At the end of today, I’m going to count it as a winner. The weather was awesome and I was still able to make it to the target campsite despite the wrong turn. I didn’t have as much spare time in camp to relax before getting to sleep. That’s the penalty for my carelessness.
Tomorrow I’d love to get about another 12 to 14 miles in, but the trail will be much much harder. I really need to keep my average around 11 miles or more to make sure I beat the rain forecasted in three days and to get into the next town for a resupply. Wish me luck!
Day 144 Ethan Pond To Lake Of The Clouds Hut — AT Daily Miles 14.0; AT Total Miles 1862.9
Today ended up being a very special day. I climbed three mountains, Webster, Jackson, and Pierce. By the end of the day, I had put in 14 miles and decided to reward myself with a stay in an Appalachian Mountain Club hut, Lake of the Clouds. They had a cancellation and when given the choice between staying in what they call the dungeon or pay more for a room that a six course meal is included with, I splurged
Today was very hard with uphill most of the way. We climbed from the Crawford Notch, which was about 1500 feet in elevation, to the three mountains which were around 4000 feet. Kind of funny that the hut I’m staying at is all the way up at 5000 feet of elevation, much higher in elevation than those three mountains.
I hiked again with Airhead today. He is a very strong hiker, stronger than me, and is 70 years old. I can’t keep up with him. We share a similar life experience and it’s fun to have someone to chat with. It makes the monotony of the trail go by quicker. Scenery has also been spectacular, especially when you’re up above the tree line.

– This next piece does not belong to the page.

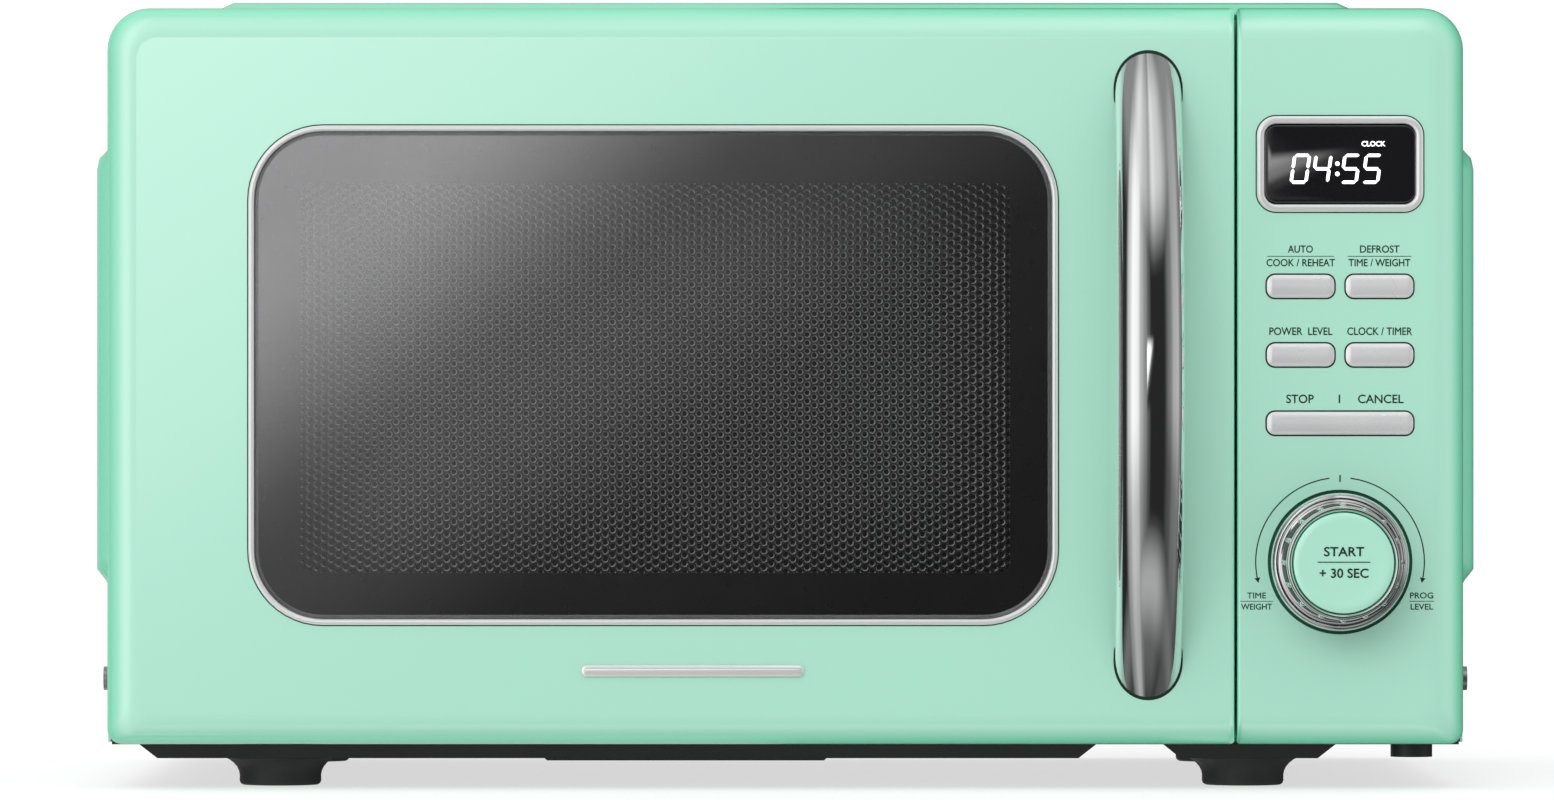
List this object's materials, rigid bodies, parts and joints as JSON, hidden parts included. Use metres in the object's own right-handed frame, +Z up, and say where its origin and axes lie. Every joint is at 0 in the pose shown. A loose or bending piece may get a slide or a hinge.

Tomorrow I will try to get a relatively early start and get over Mount Washington within about an hour of leaving here. Thunderstorms are in the forecast and I want to get off the high summits and down to a lower elevation as quickly as possible. Fingers crossed the weather stays nice for us. It might be a couple days off hiking while a storm front moves through. I hope not but have to be safe.